Now and then the islanders we met struggled for the right word in English, a gesture one doesn't often encounter in mother France. This was the case at L'Arlequin, a restaurant of quiet charm and good taste we discovered on a hillside above the main road in St. Felix, near Gosier. L'Arlequin is but a year old, which may explain why it is seldom full, why a table on the balcony beneath the soft West Indian sky is always available. For some reason Guadeloupe restaurants are seldom booked solid, and that includes the popular roadside places such as Chaubette and La Fourchette. One evening at L'Arlequin, as she bent to collect the dishes from the main course, the young Guadeloupean waitress shyly asked how to conduct the maneuver in English, and when she returned to pick up the dessert dishes she tried a new phrase: "Are you finished?" She was backed up by a second waitress (who was on extended tour from France), and if neither had the answer to our myriad queries, the hovering proprietress usually did. Her husband stayed nearer the kitchen but emerged one night to wind up an ancient Victrola we were admiring and play some Harry James 78s.
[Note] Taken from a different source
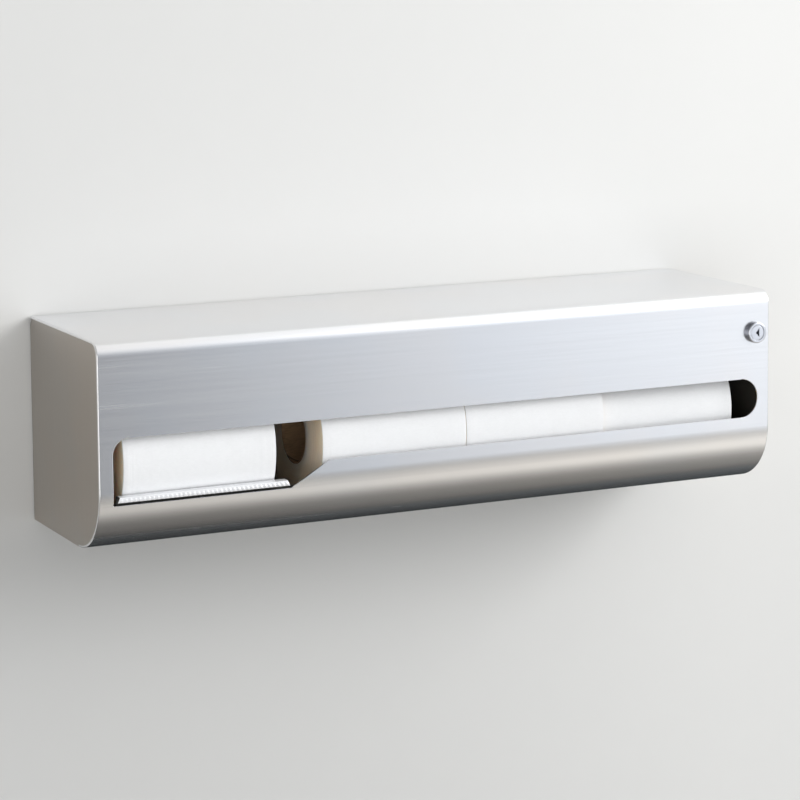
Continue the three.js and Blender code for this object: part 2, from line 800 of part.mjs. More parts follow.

All Guadeloupe is divided into two parts, and they are as distinct as two separate islands. Grande Terre has Pointe-a-Pitre with its open markets, buzzing cafes, and gendarmes in khaki, stiff-hatted uniform; the dry south shore that winds past most of the hotels from Gosier to Ste. Anne (excellent town beach; Miriam's favorite) to St. Franois and on to the wave-rocked land's end at Pointe des Chateaux. Basse-Terre, across the isthmus from Pointe-a-Pitre, is green and mountainous, rural, remote, and even a little menacing in the south where the volcano Soufriere continues to puff.
We crossed Basse-Terre at the center of the island where a smooth road cuts through the Natural Park. We passed ferns that grow larger as the road rises and pools and waterfalls which we shared with two passing French women on holiday and a thousand hidden birds.You leave the park near the west coast of Basse-Terre and, heading north, wind through tranquil fishing villages where the tricolor was over tiny gendarmeries or mairies.
Little Deshaies is perhaps the most picturesque ("pittoresque,"m my sister corrected me) village on the northwest coast. Nearby is the Plage de la Grande Anse, one of the grandest beaches I've explored in the Caribbean. The mile and a half of beige sand is pounded by an assertive surf, and if there are half a dozen bathers about, it is a crowded day. The Fort Royal Club Med, where I stayed for four sportive days, just around the bend, takes its guests for picnics to the Grande Anse beach once a week. Even then, there are acres of empt y sand. I hope George Schecter got to Grande Anse.